Mijn, mijn, mijn!

Mijn, mijn, mijn!

7 juni 2019 Uit Door Danielle

Als jij, ‘jij’ bent, mag ik, ‘ik’ zijn. Deze tekst komt uit het boekje ‘Raak de wonden aan’, geschreven door Tomas Halik. Een vriendin leest dit boekje en vertelt me hierover tijdens een kop koffie. De tekst blijft in mijn gedachten hangen en wil niet loslaten.

Het gaat diep, deze tekst. Wat zegt het eigenlijk over ons? Wij mensen koesteren allemaal onze eigen gevoelens. Het kan verdriet zijn maar ook blijdschap. Die gevoelens willen we vaak maar al te graag met elkaar delen. Ik wil dit wel als ik er goed over nadenk. Ik vertel graag over dingen die ik heb meegemaakt en ik kan me goed voorstellen dat dit bij jou ook zo werkt. Een stapje verder in mijn gedachten bedenk ik me wat het met mij doet wanneer ik iets vertel aan iemand en diegene onderbreekt me in mijn verhaal. Of kijkt ineens een andere kant op. Op zo’n moment zal mijn ‘zin’ om te vertellen zomaar om kunnen slaan. De andere partij luistert dan kennelijk niet echt naar wat ik te vertellen heb, vindt het wellicht niet interessant?

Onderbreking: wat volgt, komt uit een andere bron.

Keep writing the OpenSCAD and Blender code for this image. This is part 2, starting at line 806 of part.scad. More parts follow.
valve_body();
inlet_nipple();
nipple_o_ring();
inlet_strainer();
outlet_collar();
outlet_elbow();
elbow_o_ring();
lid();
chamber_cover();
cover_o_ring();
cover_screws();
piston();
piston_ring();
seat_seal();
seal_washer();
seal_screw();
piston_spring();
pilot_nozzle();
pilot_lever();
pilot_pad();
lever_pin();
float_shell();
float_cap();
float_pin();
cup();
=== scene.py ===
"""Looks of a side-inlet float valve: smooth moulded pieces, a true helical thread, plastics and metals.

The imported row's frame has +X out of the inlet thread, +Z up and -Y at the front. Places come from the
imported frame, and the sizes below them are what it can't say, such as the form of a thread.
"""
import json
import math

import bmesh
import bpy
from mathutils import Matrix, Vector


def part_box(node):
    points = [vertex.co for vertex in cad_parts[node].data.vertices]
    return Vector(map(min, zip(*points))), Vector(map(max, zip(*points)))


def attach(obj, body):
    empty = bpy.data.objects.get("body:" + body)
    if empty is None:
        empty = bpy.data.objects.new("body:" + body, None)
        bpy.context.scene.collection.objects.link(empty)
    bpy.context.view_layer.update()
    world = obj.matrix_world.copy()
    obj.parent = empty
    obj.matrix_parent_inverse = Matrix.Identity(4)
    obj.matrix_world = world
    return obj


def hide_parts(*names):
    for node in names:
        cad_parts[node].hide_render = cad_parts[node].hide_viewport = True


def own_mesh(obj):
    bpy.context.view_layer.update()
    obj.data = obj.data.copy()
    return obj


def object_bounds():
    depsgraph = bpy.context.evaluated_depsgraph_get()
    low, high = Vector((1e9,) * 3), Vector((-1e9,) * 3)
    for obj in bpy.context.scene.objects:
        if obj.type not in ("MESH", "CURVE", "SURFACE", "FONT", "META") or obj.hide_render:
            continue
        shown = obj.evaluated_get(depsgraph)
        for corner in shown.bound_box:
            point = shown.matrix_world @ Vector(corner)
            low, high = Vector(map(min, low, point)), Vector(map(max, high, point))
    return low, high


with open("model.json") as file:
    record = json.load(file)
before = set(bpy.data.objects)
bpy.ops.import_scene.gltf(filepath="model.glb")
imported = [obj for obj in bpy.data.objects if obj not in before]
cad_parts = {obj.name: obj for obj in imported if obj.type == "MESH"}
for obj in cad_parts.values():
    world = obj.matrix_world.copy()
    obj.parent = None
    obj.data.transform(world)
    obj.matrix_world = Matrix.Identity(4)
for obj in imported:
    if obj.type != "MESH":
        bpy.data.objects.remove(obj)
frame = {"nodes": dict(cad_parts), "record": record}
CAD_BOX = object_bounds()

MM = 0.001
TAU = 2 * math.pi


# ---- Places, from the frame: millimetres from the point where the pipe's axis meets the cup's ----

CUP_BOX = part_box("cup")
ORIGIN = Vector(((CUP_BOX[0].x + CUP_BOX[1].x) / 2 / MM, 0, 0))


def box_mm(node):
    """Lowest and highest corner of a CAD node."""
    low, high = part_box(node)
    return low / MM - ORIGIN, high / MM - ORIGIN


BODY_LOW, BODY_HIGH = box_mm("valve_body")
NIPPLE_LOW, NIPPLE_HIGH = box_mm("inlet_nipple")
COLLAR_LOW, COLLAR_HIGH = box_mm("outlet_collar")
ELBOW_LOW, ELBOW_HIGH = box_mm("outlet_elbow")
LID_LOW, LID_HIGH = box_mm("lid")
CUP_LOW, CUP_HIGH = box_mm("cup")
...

Het zorgt er in ieder geval voor dat ik me wat onzeker begin te voelen omdat ik het verhaal, wat ik eigenlijk zo graag wil delen, niet kan vertellen. Het geeft geen zin omdat de andere partij geen echte interesse toont. Het zorgt er ook voor dat ik me niet echt gezien voel. Niet boeiend genoeg. Herkenbaar? Ik denk dat wij allemaal weleens met dit soort kwesties te maken hebben gehad. Het voelt niet fijn. Ik word in ieder geval niet blij op dit soort momenten.

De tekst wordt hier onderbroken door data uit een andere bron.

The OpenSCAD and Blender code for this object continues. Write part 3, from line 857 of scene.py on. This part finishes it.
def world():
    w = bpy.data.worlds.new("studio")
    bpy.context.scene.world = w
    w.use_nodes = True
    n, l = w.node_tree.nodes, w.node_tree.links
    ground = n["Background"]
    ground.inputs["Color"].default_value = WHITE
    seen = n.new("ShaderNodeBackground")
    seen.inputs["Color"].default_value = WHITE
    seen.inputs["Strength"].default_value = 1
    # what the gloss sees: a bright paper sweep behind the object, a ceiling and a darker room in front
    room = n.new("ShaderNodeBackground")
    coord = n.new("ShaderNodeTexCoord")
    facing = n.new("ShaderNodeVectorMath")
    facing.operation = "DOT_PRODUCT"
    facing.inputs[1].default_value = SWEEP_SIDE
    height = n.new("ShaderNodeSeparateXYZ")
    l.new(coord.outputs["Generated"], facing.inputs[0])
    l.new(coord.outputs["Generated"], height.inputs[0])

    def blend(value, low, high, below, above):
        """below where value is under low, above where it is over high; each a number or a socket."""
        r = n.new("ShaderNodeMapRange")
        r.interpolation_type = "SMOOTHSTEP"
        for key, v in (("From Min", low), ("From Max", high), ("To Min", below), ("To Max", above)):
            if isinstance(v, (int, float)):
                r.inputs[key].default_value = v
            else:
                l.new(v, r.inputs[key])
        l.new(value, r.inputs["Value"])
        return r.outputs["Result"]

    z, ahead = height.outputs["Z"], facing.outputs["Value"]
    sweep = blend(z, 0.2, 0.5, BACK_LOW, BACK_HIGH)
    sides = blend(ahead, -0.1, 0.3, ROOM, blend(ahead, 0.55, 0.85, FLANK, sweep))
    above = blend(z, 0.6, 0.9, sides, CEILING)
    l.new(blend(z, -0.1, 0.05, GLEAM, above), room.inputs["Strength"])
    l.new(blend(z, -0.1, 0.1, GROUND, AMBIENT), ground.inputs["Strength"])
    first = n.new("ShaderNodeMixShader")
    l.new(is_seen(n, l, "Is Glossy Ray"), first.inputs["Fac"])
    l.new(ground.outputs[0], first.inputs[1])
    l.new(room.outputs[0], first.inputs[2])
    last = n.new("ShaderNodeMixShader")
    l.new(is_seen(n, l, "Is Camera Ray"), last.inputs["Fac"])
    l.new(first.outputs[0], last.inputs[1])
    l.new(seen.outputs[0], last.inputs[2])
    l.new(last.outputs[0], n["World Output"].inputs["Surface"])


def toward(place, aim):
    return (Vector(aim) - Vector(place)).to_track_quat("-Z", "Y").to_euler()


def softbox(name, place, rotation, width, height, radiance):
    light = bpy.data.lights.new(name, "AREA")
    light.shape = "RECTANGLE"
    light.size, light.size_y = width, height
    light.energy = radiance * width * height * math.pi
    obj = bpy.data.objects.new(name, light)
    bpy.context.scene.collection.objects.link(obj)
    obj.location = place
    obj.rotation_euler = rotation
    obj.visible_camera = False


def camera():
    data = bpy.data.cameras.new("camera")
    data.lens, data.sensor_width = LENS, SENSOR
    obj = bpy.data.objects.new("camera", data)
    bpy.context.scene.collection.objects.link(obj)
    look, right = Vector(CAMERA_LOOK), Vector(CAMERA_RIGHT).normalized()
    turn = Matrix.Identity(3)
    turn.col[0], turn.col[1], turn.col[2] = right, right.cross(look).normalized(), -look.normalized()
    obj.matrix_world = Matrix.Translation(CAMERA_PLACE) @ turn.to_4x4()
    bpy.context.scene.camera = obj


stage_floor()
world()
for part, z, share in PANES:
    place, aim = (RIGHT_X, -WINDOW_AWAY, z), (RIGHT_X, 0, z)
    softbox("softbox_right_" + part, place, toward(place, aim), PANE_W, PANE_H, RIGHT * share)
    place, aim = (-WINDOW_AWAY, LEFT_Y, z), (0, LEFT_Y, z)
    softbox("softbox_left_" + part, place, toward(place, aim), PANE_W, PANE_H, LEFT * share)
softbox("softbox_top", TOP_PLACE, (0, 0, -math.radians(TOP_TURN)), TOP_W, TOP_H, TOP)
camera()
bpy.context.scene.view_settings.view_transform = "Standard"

Ik vind het wel fijn als iemand echt naar me luistert wanneer ik aan het woord ben. Met positieve aandacht van een ander op mij gericht voel ik mij wel gezien of gehoord. Dit geeft een prettig gevoel.

 Ik ‘hang’ aan de bar in de keuken en mijn vriendin zet nog een kop koffie. We praten nog wat door over dit onderwerp en dan schiet mij een stukje uit de film ‘finding Nemo’ te binnen. Het stukje gaat over de gekke vliegende meeuwen die graag de visjes, op zoek naar de kleine Nemo, voor zichzelf willen hebben. Verstopt in de grote bek van de pelikaan vliegt laatste er als een malle vandoor om te ontsnappen aan de grote meute. De meeuwen schreeuwen hard ‘mijn, mijn, mijn’ en zetten de achtervolging al snel in om uiteindelijk vast te lopen met hun snavels in het zeil van een zeilboot. Het is een lachwekkend stukje in de film.

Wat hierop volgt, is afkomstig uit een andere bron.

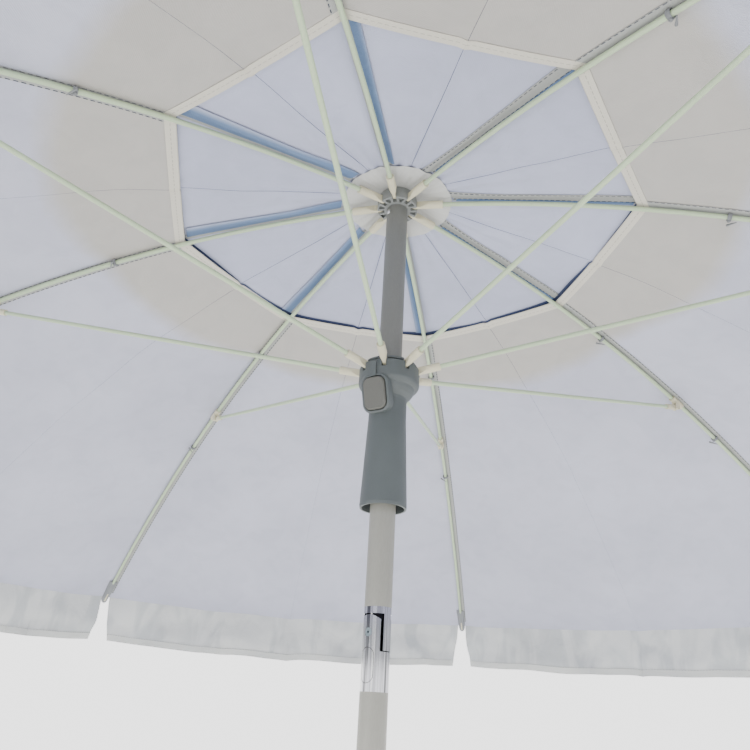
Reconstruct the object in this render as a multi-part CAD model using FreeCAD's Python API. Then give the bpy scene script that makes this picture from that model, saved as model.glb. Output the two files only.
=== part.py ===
# Beach umbrella with a vented eight-rib canopy, a push-button runner, a tilt joint in the
# pole and a lower pole with a sand point.  Open position, millimetres, +Z up, origin at the
# sand point on the pole's axis.  Each function below makes one piece or one family of pieces.
import FreeCAD
import Part
import math
import os

from FreeCAD import Placement, Rotation, Vector

# ---- driving dimensions ----
RIB_COUNT = 8
HUB_Z = 2150.0            # height of the rib pivots above the sand point
POLE_R = 14.0             # outside radius of mast and extension tubes
POLE_WALL = 1.2
PIVOT_R = 23.5            # pivot circle of the ribs in the hub and of the struts in the runner
RIB_SLOPE = 0.044         # a rib drops by slope * run + bend * run squared
RIB_BEND = 0.000284
RIB_TIP_R = 1147.5
RIB_R = 3.0               # fibreglass rod
CLIP_R = 590.0            # strut clip on the rib, distance from the pole's axis
CLIP_DROP = 11.0          # strut pivot below the rib's axis
STRUT_R = 2.75
VENT_R = 306.0            # inner edge of the main canopy
VENT_CAP_R = 425.0        # outer edge of the vent cap
CANOPY_R = 1150.0
CANOPY_GAP = 8.0          # underside of the fabric above the rib's axis
FABRIC = 0.8
VALANCE_DROP = 100.0
LATCH_AZIMUTH = -109.0    # side of the pole that carries the runner's button
TILT_AZIMUTH = -118.0     # direction of the tilt rivet
TILT_DROP = 542.5         # tilt rivet below the rib pivots
TILT_RANGE = 30.0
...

Zo grappig als de film laat zien, zo confronterend vind ik het wanneer ik mezelf vergelijk met die meeuwen. Als ik heel eerlijk naar mezelf kijk laat ook ik namelijk van me horen wanneer ik me niet gehoord of gezien voel. Of ik me nu verbaal uit of dat het verweer zich totaal in mezelf afspeelt maakt niet zo heel veel verschil. In gedachten of verbaal de achtervolging inzetten is wat ik doe als ik datgene wil hebben wat ik op dat moment niet heb.

‘Doen we dit niet allemaal’, vraag ik me af? Gedragen wij ons net als die gekke, schreeuwende meeuwen? Klapperen we niet heel hard met onze vleugels als we vinden dat er geen rekening wordt gehouden met onze gevoelens? 

Met deze vergelijking in mijn achterhoofd rij ik even later naar huis. In de auto ben ik er nog steeds mee bezig. Ik neem me voor om eens goed en kritisch naar mijn eigen gedrag te kijken. Wat kan ik doen om mijn eigen steentje bij te dragen aan een wat minder egoïstische wereld? Mijn eigen steentje naar mezelf toe maar zeker ook naar de mensen om me heen.